There are countless excellent creators in the Super Mario Maker 2 community already, but I specifically wanted to highlight the one that prompted me to write this article in the first place: a German creator going by the name of Maixmin. Their courses Sand Pipeline (GBS-6SV-MSN), Deadly Canyon (5TS-YLT-BJF) and Forest Ghost House (PC5-YGS-NVG) left such an impression on me that I wanted to give them some love for what had clearly a labour of love for their creator — efforts that had seemingly been largely overlooked by the broader community, judging by their attached numbers.
I guess it’s a bit of a microcosm of the Internet as a whole, really; the things that get the most attention are those that stand out in some way. On social media, it’s whoever is the loudest, or the most contentious, or makes the best memes. In Super Mario Maker, it’s the creators who make levels that become notorious for their difficulty, their clever use of gimmicks or, as in the case of Lucky Draw, their deliberate unfairness. On the flip side of all this, of course, is how much more delightful it is when you do come across the work of someone largely unknown, but clearly filled with passion for what they do.

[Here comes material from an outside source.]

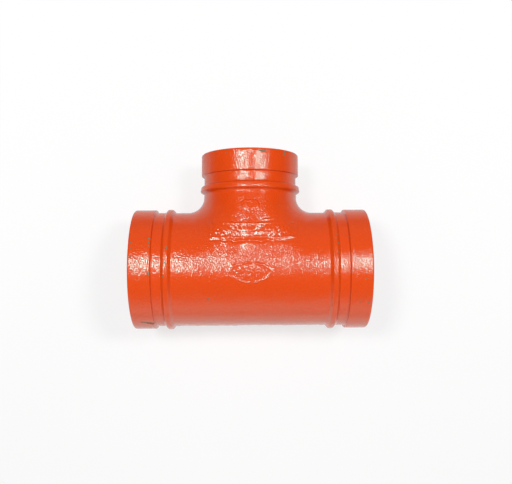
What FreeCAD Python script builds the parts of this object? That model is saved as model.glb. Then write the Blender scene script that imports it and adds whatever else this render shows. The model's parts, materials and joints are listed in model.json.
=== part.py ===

Once again, I’m emphatically not saying the Super Expert side of things shouldn’t be there. I’m saying that if you’ve been on the fence about Super Mario Maker based on the media that you’ve seen about it — which tends to emphasise this aspect of the experience to the exclusion of all else — rest assured that there are wonderful creators out there constructing courses that normal people like you and I are able to clear!
And if you want to try your hand at course design yourself, don’t be afraid to just put your heart into making a really good Super Mario level rather than a super-difficult, spike-filled monstrosity that requires pixel-perfect precision and timing. After all, remember you’ve actually got to clear your own damn course before you upload it!